Sans être enfermé dans une tour d’ivoire, pour vivre il n’a
recours qu’à l’essentiel, vraiment le strict nécessaire. Sa
propre voiture en témoigne. Il admire l’époque nassérienne,
vu la forte loyauté du gouvernant envers le peuple. « Nasser
a réussi à se rapprocher du peuple. Il a consacré la
réputation de l’Egypte et celle des Arabes. La sagesse d’un
président est une chose requise. C’est le cas également du
président Moubarak, qui en dehors de tout fanatisme, s’est
montré modeste et négociant », estime Anba Moussa, qui
trouve en la politique le champ des soucis de l’Homme. Il
adore lire les écrits du journaliste Mohamad Hassanein
Heikal doté, selon lui, d’un style à la fois politique et
littéraire. « De tout temps, les musulmans et les chrétiens
ont œuvré ensemble contre les attaques étrangères, depuis
l’Expédition française, l’occupation britannique, les
agressions israéliennes. Je dénonce le discours de George W.
Bush, lequel a annoncé, après le 11 septembre, qu’il mène
une croisade contre les Arabes. Sa guerre n’a rien à voir
avec les chrétiens. Les Arabes sont à la fois des chrétiens
et des musulmans qui vivent sur une même terre », se soulève
Anba Moussa qui condamne le principe de la guerre au nom des
religions. « Je me demande comment ces gens tourmentés par
la guerre parviennent-ils à vivre ? Je prie Dieu pour les
délivrer de leurs peines », affirme-t-il.
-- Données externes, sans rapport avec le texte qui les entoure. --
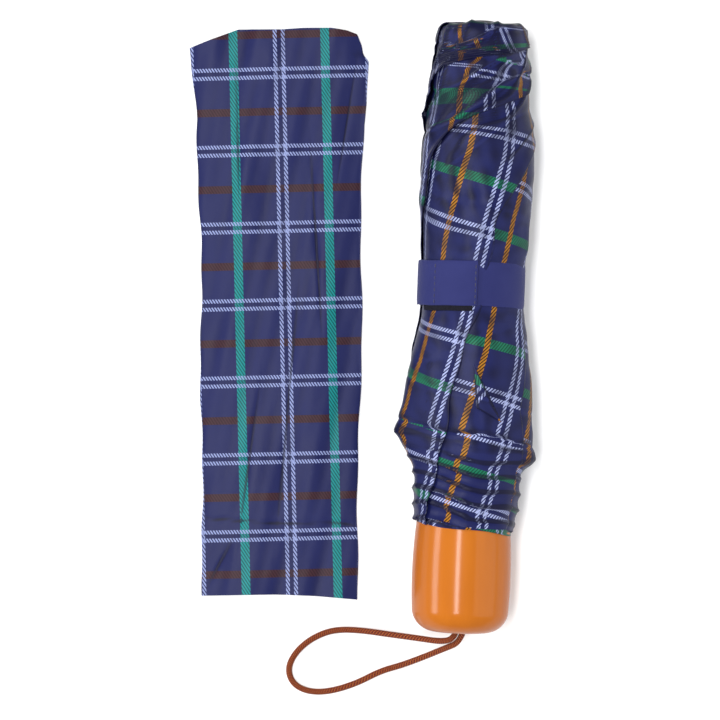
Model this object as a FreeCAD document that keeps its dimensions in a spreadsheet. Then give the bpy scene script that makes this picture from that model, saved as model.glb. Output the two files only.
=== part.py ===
"""A three-fold pocket umbrella, closed and lying on its side, with its flat cover beside it.

Row frame: +Y runs from the grip to the crown, +Z is up, the floor is at z = 0. Millimetres and degrees.
The frame is drawn in the shaft's own directions: r outward from the shaft, t round it, h down from the
crown's pivots towards the grip.
"""
import FreeCAD, Part
import math
import os

import Sketcher
from FreeCAD import Placement, Rotation, Vector

SIZES = {
    # the whole: the crown's end, the grip's end and the grip's top along the shaft
    "top_y": 120, "grip_end_y": -120, "grip_top_y": -77, "run_gap": 0.1, "floor_press": 0.6,
    # shaft tubes, each in the one before it
    "tube_wall": 0.6, "upper_radius": 5.5, "tube_step": 1, "middle_top_y": 100, "lower_top_y": 97,
    "tube_seat": 8,
    # crown
    "cap_height": 11.2, "crown_half_height": 2.8, "pivot_stand": 2.5, "wire_radius": 0.5,
    "slot_gap": 0.2, "cap_step": 0.5, "cap_fillet": 1.2,
    # ribs
    "ribs": 8, "bar_depth": 1.6, "inner_width": 2.0, "outer_width": 1.6, "outer_depth": 1.4,
    "rail_thickness": 0.7, "rail_depth": 2.8, "web_thickness": 0.4, "eye_radius": 1.4,
    "pin_radius": 0.6, "pin_gap": 0.08, "elbow_step": 4, "inner_drop": 150, "knee_step": 2.6,
    "knee_drop": 5, "tip_step": 0.8, "tip_drop": 180, "tip_radius": 1.2, "tip_length": 4,
    "web_start": 3, "elbow_web_end": 35, "knee_web_end": 85,
    # stretchers and runner
    "stretcher_at": 78, "runner_drop": 172, "fork_end": 52, "fork_web": 6, "shoe_radius": 0.9,
    "shoe_pin_length": 3.4, "runner_wall": 1.0, "runner_top": 160, "flange_step": 1.0,
    "flange_height": 5, "notch_width": 4.2, "notch_gap": 0.3, "skirt_step": 0.4, "skirt_end": 184,
    "catch_width": 1.8, "catch_length": 5.0, "catch_height": 1.6, "catch_travel": 0.8,
    "catch_floor": 0.4, "catch_edge": 1.0,
    # grip
    "grip_top_radius": 18.4, "grip_radius": 19.4, "grip_foot_radius": 18.4, "grip_widest": 23,
    "grip_fillet": 9, "grip_dome": 1.0, "cup_gap": 1.6, "cup_depth": 15, "ferrule_radius": 4.5,
    "ferrule_length": 4, "seat_gap": 0.05,
    # closed canopy
    "cloth_rise": 1.5, "cloth_lap": 5, "cloth_gap": 0.2, "cloth_build": 3.4, "skirt_ease": 0.25,
    "skirt_build": 0.9, "neck_hollow": 11.0, "neck_drop": 2, "hem_lap": 2.5, "mouth_depth": 1.5,
    "hem_half": 27.3, "band_top_y": 25, "band_end_y": 8, "band_build": 2.9, "band_press": 0.7,
    "band_margin": 2, "strap_gap": 0.2, "strap_thickness": 0.7, "tab_gap": 0.3, "tab_thickness": 0.8,
    "tab_end_angle": 87, "strap_flare": 1, "fold_width": 1.0, "fold_depth": 1.4, "fold_margin": 6,
    # cover
    "cover_left": 115.7, "cover_ply": 1.2,
    # wrist cord
    "cord_radius": 1.2,
}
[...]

Avec les jeunes, il multiplie les plaisanteries, tout en
préservant son caractère diplomate et posé. « Celui qui sert
les jeunes doit se vêtir de gaieté. Il leur suffit les
complications de la vie. Celui à qui je m’adresse est déjà
épuisé. Pourquoi donc l’ennuyer ? J’essaye donc de dessiner
le sourire sur les lèvres de tout indigent ». Ne touchant
pas de salaire à la fin du mois, comme c’est le cas des
autres prêtres, l’évêque mise sur les dons ou l’aide
financière pour faciliter sa tâche, toujours au profit de
son service ecclésiastique. A tout moment, il conseille aux
jeunes coptes de s’approcher de Dieu, notamment via la
prière, leur seul refuge contre toute tentation maligne. «
La présence de Dieu en nous assouvit l’âme, illumine la
raison, contrôle l’esprit, remédie le corps et mène à la
réussite des relations sociales »,conclut-il.